On Thursday, the Bank of Korea (BOK) enacted a surprising reduction of its benchmark interest rate by 25 basis points, a move reflecting the country’s ongoing challenges in stimulating economic growth. This marks the second consecutive cut by the BOK, a rare event not seen since 2009, indicating a significant shift in monetary policy amid signs of economic sluggishness. Economists had anticipated that the bank would maintain its rate at 3.25%, highlighting the unforeseen nature of this decision.
The decision to cut rates came in the wake of disappointing economic data, particularly a third-quarter GDP growth figure of 1.5%, substantially lower than the 2% economists had predicted. Such results have prompted the BOK to revise its growth forecast downward to 2.2% for 2024, a reduction from its previous estimate of 2.4%. Additionally, the 2025 growth projection has been adjusted to 1.9% from an earlier 2.1%. These adjustments highlight the BOK’s acknowledgment of the current economic climate and a recognition of the need for proactive measures to stimulate growth.

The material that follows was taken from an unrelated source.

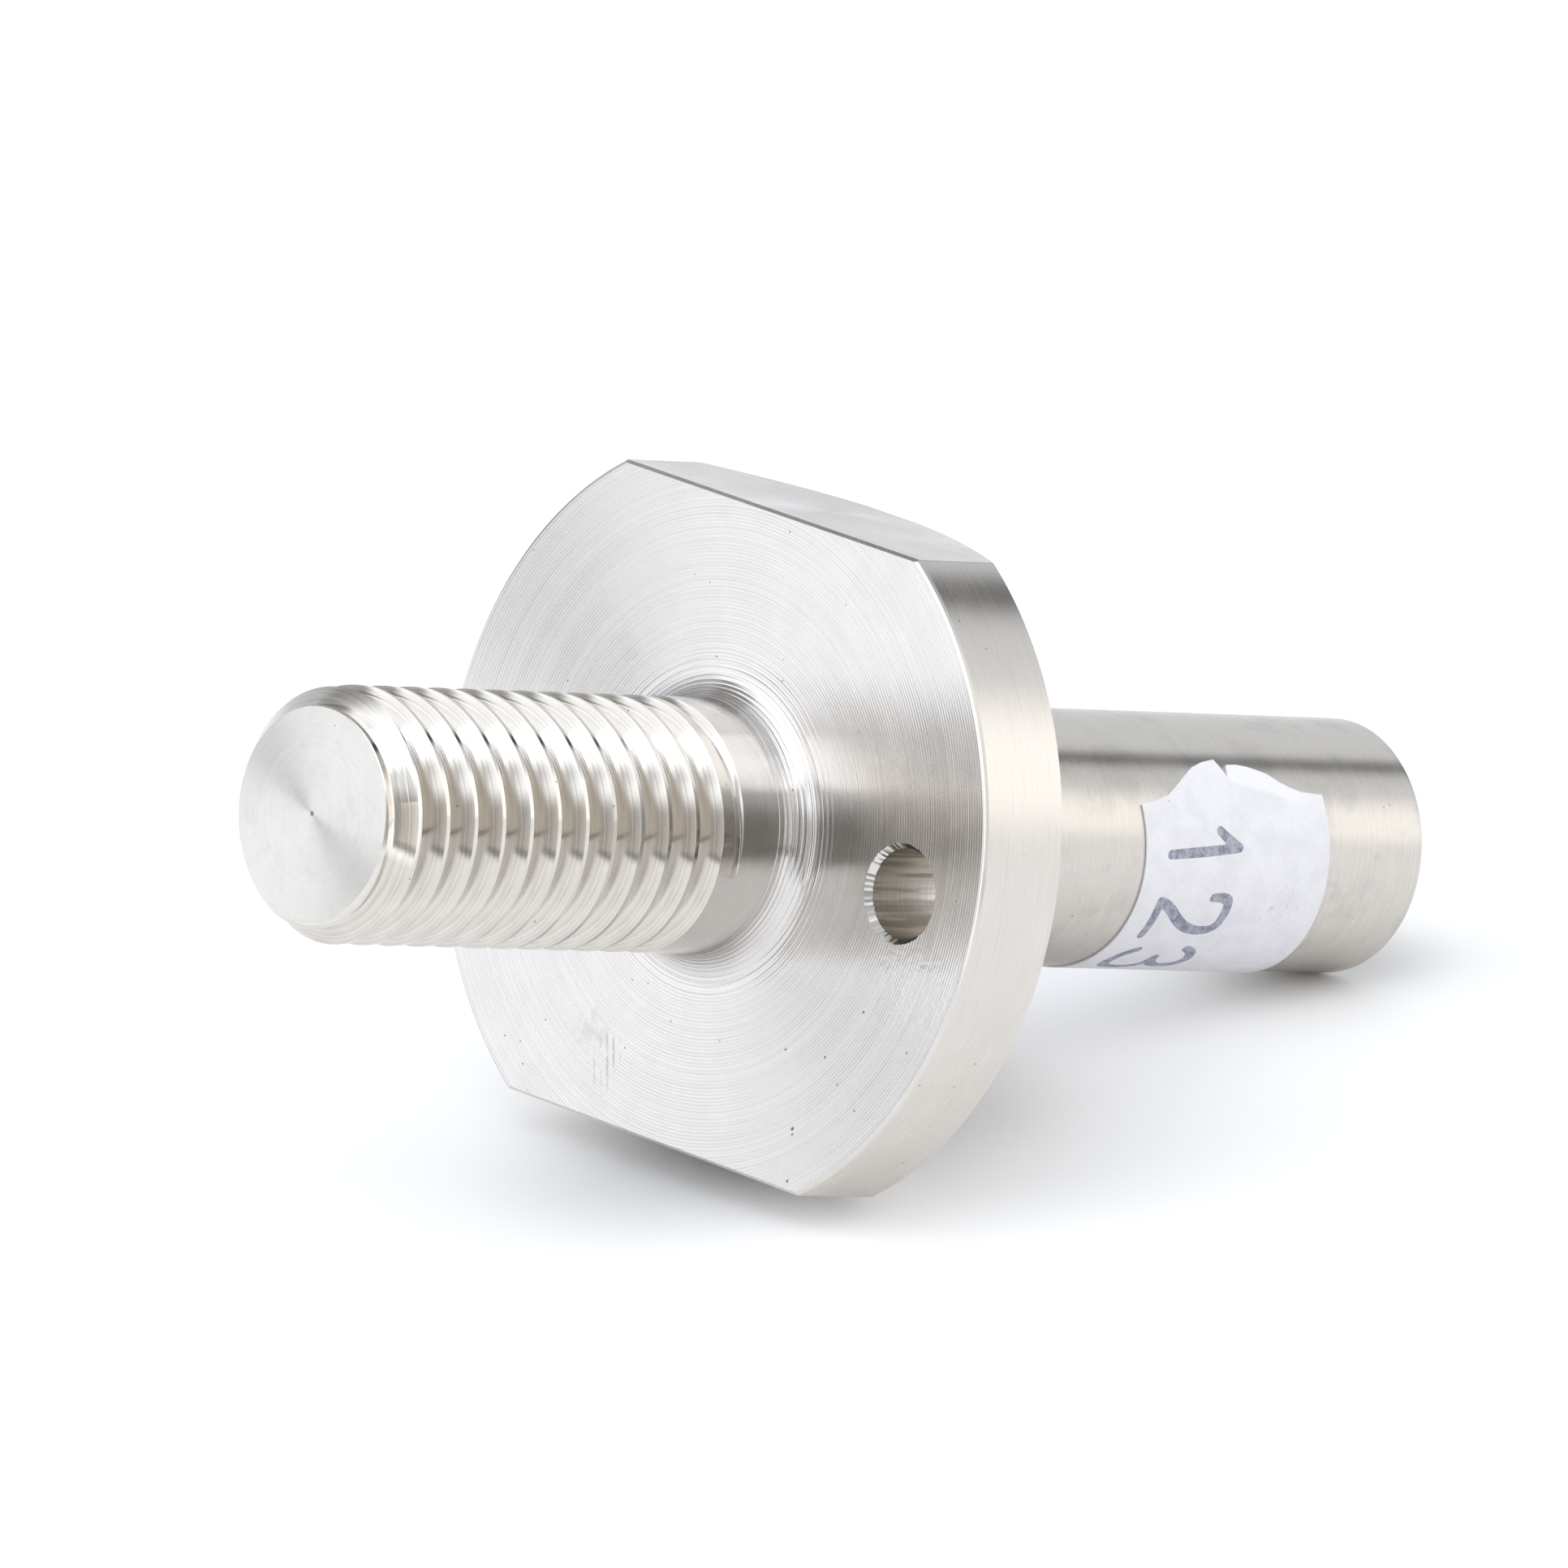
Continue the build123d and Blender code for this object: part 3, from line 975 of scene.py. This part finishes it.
def torn_edge_cutter(look):
    """Block whose lower side is the ragged line of the tear, drawn point by point."""
    reach, past_label = 0.0085, 0.004
    outer = look.inner_radius + look.thickness
    points = [(s * MM, outer * sin(radians(angle - TEAR_MIDDLE))) for s, angle in TEAR_LINE]
    place, across = points[0]
    cutter = primitive(bpy.ops.mesh.primitive_plane_add, size=MM, location=(0, across, place))
    edit(cutter, "VERT")
    select_all()
    bpy.ops.mesh.merge(type="CENTER")
    for next_place, next_across in points[1:]:
        draw_out(0, next_across - across, next_place - place)
        place, across = next_place, next_across
    select_all()
    bpy.ops.mesh.subdivide(number_cuts=9, fractal=0.2, fractal_along_normal=0.0, seed=4)
    resize((0, 1, 1))
    draw_out(0, -outer - past_label, 0)
    select_all()
    draw_out(reach, 0, 0)
    close_edit()
    cutter.rotation_euler = (0, 0, radians(TEAR_MIDDLE))
    apply_place(cutter)
    return cutter


def pen_stroke(points, look):
    """One stroke of a figure, drawn flat, and its two round ends, as a pen leaves them."""
    end_share = 0.82
    start_fresh()
    bpy.ops.curve.primitive_nurbs_path_add()
    stroke = bpy.context.object
    stroke.data.splines.clear()
    line = stroke.data.splines.new("NURBS")
    line.points.add(len(points) - 1)
    for place, (x, y) in enumerate(points):
        line.points[place].co = (x * look.figure_height, y * look.figure_height, 0, 1)
        line.points[place].radius = end_share if place in (0, len(points) - 1) else 1.0
    line.order_u = 3
    line.use_endpoint_u = True
    line.resolution_u = 10
    stroke.data.bevel_depth = look.stroke / 2
    stroke.data.bevel_resolution = 6
    stroke.data.use_fill_caps = True
    bpy.ops.object.convert(target="MESH")
    parts = [bpy.context.object]
    for x, y in (points[0], points[-1]):
        parts.append(primitive(
            bpy.ops.mesh.primitive_uv_sphere_add, segments=20, ring_count=10,
            radius=look.stroke / 2 * end_share, location=(x * look.figure_height, y * look.figure_height, 0),
        ))
    return parts


def ink_figure(look, figure, angle, foot):
    """One figure: its strokes are joined, pressed to a film of ink, and bent round the label."""
    top = look.inner_radius + look.thickness
    parts = [part for points in STROKES[figure] for part in pen_stroke(points, look)]
    take(parts[0])
    for part in parts[1:]:
        part.select_set(True)
    bpy.ops.object.join()
    piece = bpy.context.object
    use_modifier(piece, "REMESH", mode="VOXEL", voxel_size=0.04 * MM)
    edit(piece, "VERT")
    select_all()
    film = 0.02
    resize((1, 1, film))
    mesh = bmesh.from_edit_mesh(piece.data)
    for vert in mesh.verts:
        turn = radians(angle) + (vert.co.x - FIGURE_LEAN * vert.co.y) / top
        out = top + vert.co.z
        vert.co = Vector((cos(turn) * out, sin(turn) * out, foot + vert.co.y))
    bmesh.update_edit_mesh(piece.data)
    close_edit()
    smooth(piece, 60)
    return piece


# Studio

def build_light(scene, look):
    """A pale tent: a large light above the left, a small one low at the right, and an open dark front."""
    world = bpy.data.worlds.new("studio")
    world.use_nodes = True
    world.node_tree.nodes.clear()
    scene.world = world
    nodes = Nodes(world.node_tree)
    way = nodes.add("ShaderNodeTexCoord").outputs["Generated"]
    level_way = nodes.vector("NORMALIZE", nodes.vector("MULTIPLY", way, (1, 1, 0)))
    height = nodes.math("ARCSINE", nodes.dot(way, (0, 0, 1)))

    def toward(azimuth, elevation):
        a, e = radians(azimuth), radians(elevation)
        return Vector((cos(e) * cos(a), cos(e) * sin(a), sin(e)))

    def panel(azimuth, elevation, half_width, half_height, soft):
        """Mask of a panel of the tent, in degrees."""
        facing = nodes.dot(level_way, tuple(toward(azimuth, 0)))
        widest, narrowest = min(180, half_width + soft), max(0, half_width - soft)
        across = nodes.ramp(facing, cos(radians(widest)), cos(radians(narrowest)))
        off = nodes.math("ABSOLUTE", nodes.minus(height, radians(elevation)))
        return nodes.times(across, nodes.ramp(off, radians(half_height + soft), radians(half_height - soft)))

    def gap(start, end, half_width, soft):
        """Mask of a dark gap between two panels, from one direction to another."""
        start, end = toward(*start), toward(*end)
        off = nodes.math("ABSOLUTE", nodes.dot(way, tuple(start.cross(end).normalized())))
        band = nodes.ramp(off, sin(radians(half_width + soft)), sin(radians(half_width - soft)))
        reach, fade = start.angle(end) / 2, radians(6)
        along = nodes.dot(way, tuple((start + end).normalized()))
        return nodes.times(band, nodes.ramp(along, cos(reach + fade), cos(reach)))

    # Each panel covers those before it: azimuth, elevation, half width, half height and soft edge
    cool, warm, plain = (0.96, 0.995, 1.045), (1.0, 0.985, 0.955), (1.0, 1.0, 1.0)
    tone = rgba(cool, look.ceiling_level)
    for mask, brightness, tint in (
        (panel(40, 12, 40, 36, 8), look.wall_level, cool),
        (panel(98, 12, 22, 30, 8), look.wall_level * 0.67, cool),
        (panel(-18, 12, 12, 36, 6), look.wall_level, cool),
        (panel(140, 10, 22, 24, 8), look.side_level * 0.75, cool),
        (panel(180, 10, 22, 24, 8), look.side_level, cool),
        (panel(150, 38, 36, 8, 6), look.side_level * 1.25, cool),
        (panel(178, 64, 62, 20, 7), look.top_level, cool),
        (panel(-68, 20, 32, 34, 8), look.right_level, warm),
        (panel(-37, 9, 13, 15, 5), look.lamp_level, plain),
        (panel(-150, 58, 48, 13, 3), look.top_level * 1.5, cool),
        (panel(-140, 8, 32, 16, 6), look.front_level * 2.6, warm),
        (panel(-132, 14, 20, 19, 8), look.front_level, warm),
        (gap((9, 2), (-24, 60), 4.5, 3), look.gap_level, plain),
        (panel(94, 49, 23, 14, 4), look.gap_level * 3, plain),
        (panel(108, 3, 22, 4, 3), look.wall_level * 0.5, cool),
    ):
        tone = nodes.mix(mask, tone, rgba(tint, brightness))
    background = nodes.add("ShaderNodeBackground", {"Color": tone, "Strength": 1.0})
    nodes.add("ShaderNodeOutputWorld", {0: background.outputs[0]})


def build_camera(scene):
    """Camera at the photograph's angle."""
    data = bpy.data.cameras.new("camera")
    data.sensor_width = 36
    data.lens = CAMERA_LENS
    data.clip_start, data.clip_end = 0.01, 50
    camera = bpy.data.objects.new("camera", data)
    scene.collection.objects.link(camera)
    turn = Matrix((CAMERA_RIGHT, CAMERA_UPWARD, CAMERA_RIGHT.cross(CAMERA_UPWARD))).transposed().to_4x4()
    camera.matrix_world = Matrix.Translation(CAMERA_PLACE) @ turn
    scene.camera = camera


# Operators, one for each piece or group

class BOLT_OT_turned_bolt(bpy.types.Operator):
    """Build the bolt: turned blank, thread, flats and small hole"""

    bl_idname = "bolt.turned_bolt"
    bl_label = "Turned bolt"
    bl_options = {"REGISTER", "UNDO"}

    def execute(self, context):
        sizes = context.scene.bolt_sizes
        bolt = turned_blank(sizes)
        cut(bolt, groove_cutter(sizes))
        cut_flats(bolt, sizes)
        cut_hole(bolt, sizes)
        outward(bolt)
        smooth(bolt, 22)
        for face in bolt.data.polygons:
            if on_mouth(face, sizes):
                face.use_smooth = False
        use_modifier(bolt, "WEIGHTED_NORMAL", mode="FACE_AREA", weight=100, keep_sharp=True)
        dress_bolt(bolt, sizes, context.scene.steel_look)
        lay_down(bolt, "bolt")
        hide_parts("limit_bolt")
        return {"FINISHED"}


class BOLT_OT_paper_label(bpy.types.Operator):
    """Build the torn paper label round the shank"""

    bl_idname = "bolt.paper_label"
    bl_label = "Paper label"
    bl_options = {"REGISTER", "UNDO"}

    def execute(self, context):
        look = context.scene.label_look
        sheet = wrapped_sheet(look)
        cut(sheet, torn_edge_cutter(look))
        fewest_faces = 1000
        if len(sheet.data.polygons) < fewest_faces:
            raise RuntimeError("the tear took the whole label away")
        outward(sheet)
        smooth(sheet, 40)
        wear(sheet, label_paper("label_paper", look))
        lay_down(sheet, "paper_sheet")
        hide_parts("paper_label")
        return {"FINISHED"}


class BOLT_OT_figures(bpy.types.Operator):
    """Put plain figures in faded ink on the label"""

    bl_idname = "bolt.figures"
    bl_label = "Figures on the label"
    bl_options = {"REGISTER", "UNDO"}

    def execute(self, context):
        look = context.scene.label_look
        ink = faded_ink("label_ink", look)
        for place, figure in enumerate(look.figures):
            piece = ink_figure(look, figure, FIRST_FIGURE + place * FIGURE_STEP, FIGURE_FOOT)
            wear(piece, ink)
            lay_down(piece, f"figure_{place + 1}")
        return {"FINISHED"}


class BOLT_OT_studio(bpy.types.Operator):
    """Build the floor, the light and the camera"""

    bl_idname = "bolt.studio"
    bl_label = "Studio"
    bl_options = {"REGISTER", "UNDO"}

    def execute(self, context):
        look = context.scene.studio_look
        floor = primitive(bpy.ops.mesh.primitive_plane_add, size=6, location=(0, 0, 0))
        floor.name = "floor"
        wear(floor, studio_floor("studio_floor", look))
        build_light(context.scene, look)
        build_camera(context.scene)
        return {"FINISHED"}


class BOLT_PT_panel(bpy.types.Panel):
    """Builders of the limit bolt"""

    bl_label = "Limit bolt"
    bl_idname = "BOLT_PT_panel"
    bl_space_type = "VIEW_3D"
    bl_region_type = "UI"
    bl_category = "Limit bolt"

    def draw(self, context):
        for operator in BUILDERS:
            self.layout.operator(operator.bl_idname)


BUILDERS = (BOLT_OT_turned_bolt, BOLT_OT_paper_label, BOLT_OT_figures, BOLT_OT_studio)
GROUPS = {
    "bolt_sizes": BoltSizes,
    "steel_look": SteelLook,
    "label_look": LabelLook,
    "studio_look": StudioLook,
}


def register():
    for item in (*GROUPS.values(), *BUILDERS, BOLT_PT_panel):
        bpy.utils.register_class(item)
    for name, group in GROUPS.items():
        setattr(bpy.types.Scene, name, PointerProperty(type=group))


def unregister():
    for name in GROUPS:
        delattr(bpy.types.Scene, name)
    for item in reversed((*GROUPS.values(), *BUILDERS, BOLT_PT_panel)):
        bpy.utils.unregister_class(item)


def main():
    register()
    bpy.context.scene.view_settings.view_transform = "Standard"
    bpy.ops.bolt.turned_bolt()
    bpy.ops.bolt.paper_label()
    bpy.ops.bolt.figures()
    bpy.ops.bolt.studio()


if __name__ == "__main__":
    main()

In its recent statement, the BOK noted that while inflation appeared to be stabilizing, the pressures exerted on the economy continued to mount. The inflation rate for October was reported at 1.3%, the lowest level since February 2021. This decline offers some relief; however, the central bank expressed its concern over the broader economic impacts. The BOK concluded that further interest rate cuts were necessary to mitigate potential downside risks, underscoring the gravity of the situation.
Another critical factor influencing the BOK’s decision was the depreciation of the South Korean won, which has seen marked weakness against the U.S. dollar in recent months. The won hit a two-year low of 1,411.31 on November 14, prompting concerns among market analysts. Economic experts had earlier speculated that the bank would refrain from additional cuts due to such currency weaknesses, which potentially complicate the domestic economic landscape. Governor Rhee Chang-yong emphasized the urgency of addressing this depreciation, affirming that it would play a decisive role in the BOK’s future monetary policy.
South Korea’s recent interest rate cut reflects a calculated response to a challenging economic environment characterized by low growth and currency volatility. The BOK’s proactive measures aim to restore investor confidence and stimulate economic activity in a period where traditional growth engines seem to falter. As the bank navigates these complex dynamics, the focus will also be on how inflation, currency stability, and global economic conditions will influence future decisions. The effectiveness of these interest rate adjustments will be crucial as South Korea seeks a path to sustainable recovery and growth.